Apologetics protects the Christian in times of crisis
In verse 19 of Proverbs 22, Solomon says that one of the benefits of studying apologetics is that “your trust will be in the Lord.” Apologetics is for the edification of every believer, regardless of one’s education, and this is nowhere more apparent than when Christians faces crises. It’s easy to hold to your beliefs when times are good. But when the storms of life present themselves—the loss of a job, the death of a spouse, the diagnosis of cancer—doubts inevitably arise. In those moments when you are praying and praying and it feels like your prayers are doing nothing more than bouncing off the ceiling, it’s natural to question your faith. “Is this real?” “Does God exist?” ‘How do I really know any of this is true?” are common questions people ask when facing difficult trials. However, this is exactly the wrong time to ask such questions! A person in this state is understandably highly emotional; he isn’t thinking clearly, given that worry, fear, and many other facets are tampering with his reasoning skills. He is at a terrible disadvantage to try and reason properly, especially about the biggest questions of life! It’s no wonder that James Spiegel shows many atheists have had severe traumatic experiences in their pasts. [iii]
This is why apologetics can be ministerial to the Christian in times of trial. I know in my own life I’ve dealt with some very difficult situations, including my wife facing a life-threatening condition. At those times, when I was praying and wondering why God would allow such things, I could hear the question of “Is God real? Is He really listening to you or are you just believing all this because you want to believe it?” creeping into my head. But I immediately remembered my apologetics training and said to myself “I don’t have to wonder about that. I know God exists; I know that Jesus really rose from the dead. I’ve already worked through those issues and I’m convinced of them. I may not know why God is doing this in our lives, but I can’t doubt that God exists. That question has been answered.” Apologetics was able to keep my trust I the Lord, even during the hard times. It is one reason why everyone needs to have an answer for their hope: everyone will face trials.

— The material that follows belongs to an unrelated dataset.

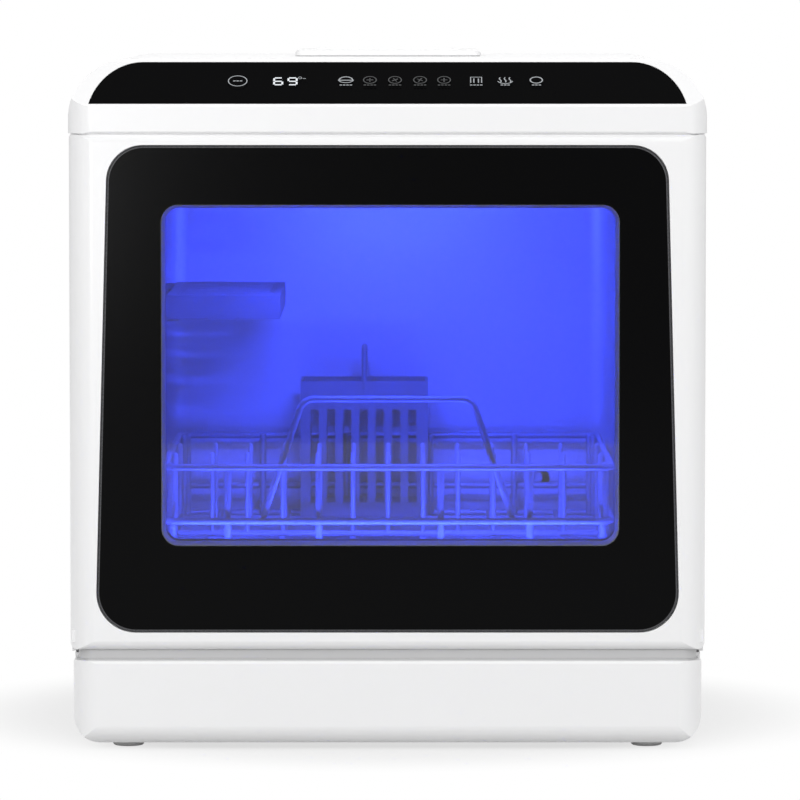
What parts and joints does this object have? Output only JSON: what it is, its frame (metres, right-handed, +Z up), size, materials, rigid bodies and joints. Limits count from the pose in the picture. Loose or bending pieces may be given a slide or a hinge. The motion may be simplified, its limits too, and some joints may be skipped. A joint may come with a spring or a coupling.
{
  "type": "countertop dishwasher",
  "caption": "Countertop dishwasher with drop-down glass door, sliding wire basket, folding cup shelf, spray arms, filling lid and water circuit.",
  "frame": {"origin": "On the table, under the middle of the whole machine with its connections.", "axes": "+X to the right of a person in front of the door, +Y to the back, +Z up; the door faces -Y."},
  "size_m": [0.42, 0.432, 0.4599],
  "materials": {
    "white_gloss": "gloss",
    "white_matte": "satin",
    "black_glass": "gloss",
    "clear_glass": "clear",
    "bezel_grey": "satin",
    "black_plastic": "matte",
    "dark_plastic": "matte",
    "grey_plastic": "satin",
    "tank_plastic": "translucent",
    "steel": "brushed",
    "bright_wire": "polished",
    "foot_rubber": "matte",
    "seal_rubber": "matte",
    "board_green": "matte",
    "lamp_blue": "lit",
    "float_yellow": "matte"
  },
  "bodies": {
    "cabinet": {"base_tray": "white_matte", "kick_panel": "white_gloss", "left_side_panel": "white_gloss", "right_side_panel": "white_gloss", "top_cover": "white_gloss", "front_fascia": "white_gloss", "back_panel": "white_matte", "feet": "foot_rubber", "case_screws": "steel", "control_glass": "black_glass", "control_board": "board_green", "display_module": "black_plastic", "lid_pin": "steel", "fill_funnel": "white_matte", "fill_strainer": "steel", "fill_hose": "tank_plastic", "water_tank": "tank_plastic", "tub": "grey_plastic", "tub_gasket": "seal_rubber", "basket_rails": "grey_plastic", "chamber_lamp": "lamp_blue", "hinge_brackets": "steel", "hinge_pins": "steel", "latch_housing": "dark_plastic", "sump": "dark_plastic", "sump_heater": "steel", "wash_pump": "dark_plastic", "feed_pipe": "seal_rubber", "riser_hose": "seal_rubber", "lower_arm_post": "dark_plastic", "upper_arm_post": "dark_plastic", "drain_pump": "dark_plastic", "drain_hose": "seal_rubber", "inlet_valve": "white_matte", "inlet_hose": "seal_rubber", "cord_gland": "black_plastic", "drying_fan": "dark_plastic", "main_board": "board_green", "shelf_bracket": "steel"},
    "door": {"door_frame": "white_gloss", "outer_glass": "clear_glass", "door_core": "black_plastic", "window_bezel": "bezel_grey", "inner_glass": "clear_glass", "door_liner": "grey_plastic", "detergent_cup": "white_matte", "door_striker": "steel"},
    "basket": {"dish_basket": "bright_wire", "basket_handle": "bright_wire"},
    "cutlery": {"cutlery_basket": "grey_plastic"},
    "shelf": {"cup_shelf": "grey_plastic"},
    "lower_arm": {"lower_spray_arm": "grey_plastic"},
    "upper_arm": {"upper_spray_arm": "grey_plastic"},
    "lid": {"fill_lid": "white_gloss"},
    "filter": {"sump_filter": "grey_plastic"},
    "wash_wheel": {"wash_impeller": "grey_plastic"},
    "drain_wheel": {"drain_impeller": "grey_plastic"},
    "fan_wheel": {"fan_impeller": "black_plastic"},
    "lock": {"latch_hook": "steel"},
    "float": {"leak_float": "float_yellow"}
  },
  "joints": [
    {"name": "door_hinge", "type": "hinge", "parent": "cabinet", "child": "door", "pos_m": [0, -0.202, 0.075], "axis": [1, 0, 0], "range_deg": [0, 90]},
    {"name": "basket_slide", "type": "slide", "parent": "cabinet", "child": "basket", "axis": [0, -1, 0], "range_m": [0, 0.1257]},
    {"name": "cutlery_lift", "type": "slide", "parent": "basket", "child": "cutlery", "axis": [0, 0, 1], "range_m": [0, 0.11]},
    {"name": "cup_shelf_fold", "type": "hinge", "parent": "cabinet", "child": "shelf", "pos_m": [-0.157, 0.014, 0.288], "axis": [0, -1, 0], "range_deg": [0, 88]},
    {"name": "lower_spray_spin", "type": "hinge", "parent": "cabinet", "child": "lower_arm", "pos_m": [0, -0.0025, 0.108], "axis": [0, 0, 1], "continuous": true},
    {"name": "upper_spray_spin", "type": "hinge", "parent": "cabinet", "child": "upper_arm", "pos_m": [0, -0.0025, 0.378], "axis": [0, 0, 1], "continuous": true},
    {"name": "fill_lid_hinge", "type": "hinge", "parent": "cabinet", "child": "lid", "pos_m": [0, 0.103, 0.4575], "axis": [-1, 0, 0], "range_deg": [0, 100]},
    {"name": "filter_twist", "type": "hinge", "parent": "cabinet", "child": "filter", "pos_m": [0.075, 0.0475, 0.08], "axis": [0, 0, 1], "range_deg": [0, 90]},
    {"name": "wash_impeller_spin", "type": "hinge", "parent": "cabinet", "child": "wash_wheel", "pos_m": [0, 0.0475, 0.045], "axis": [1, 0, 0], "continuous": true},
    {"name": "drain_impeller_spin", "type": "hinge", "parent": "cabinet", "child": "drain_wheel", "pos_m": [0.075, -0.0265, 0.04], "axis": [0, 1, 0], "continuous": true},
    {"name": "drying_fan_spin", "type": "hinge", "parent": "cabinet", "child": "fan_wheel", "pos_m": [0.18, 0.114, 0.334], "axis": [1, 0, 0], "continuous": true},
    {"name": "lock_turn", "type": "hinge", "parent": "cabinet", "child": "lock", "pos_m": [0, -0.1455, 0.4075], "axis": [1, 0, 0], "range_deg": [0, 12]},
    {"name": "leak_float_rise", "type": "slide", "parent": "cabinet", "child": "float", "axis": [0, 0, 1], "range_m": [0, 0.008]}
  ],
  "couplings": [
    {"joint": "basket_slide", "follows": "door_hinge", "m_per_rad": 0.08}
  ]
}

In his commentary on Proverbs 22, Matthew Henry writes:
“The excellent things which God has written to us are not like the commands which the master gives his servant, which are all intended for the benefit of the master, but like those which the master gives his scholar, which are are intended for the benefit of the scholar. These things must be kept by us, for they are written to us”We should strive to seek out these excellent things written for our learning and edification. Apologetics is a great way to do this. Although such study may seem difficult, it is necessary. Church leaders need to encourage apologetics to become more effective in their evangelism, but also to become more effective in their discipleship programs and more effective in their ministry to those in crisis. Believers should pursue a foundation in apologetics for personal edification, for assurance of belief, and to protect against the attacks of Satan through faulty doctrine or through doubt.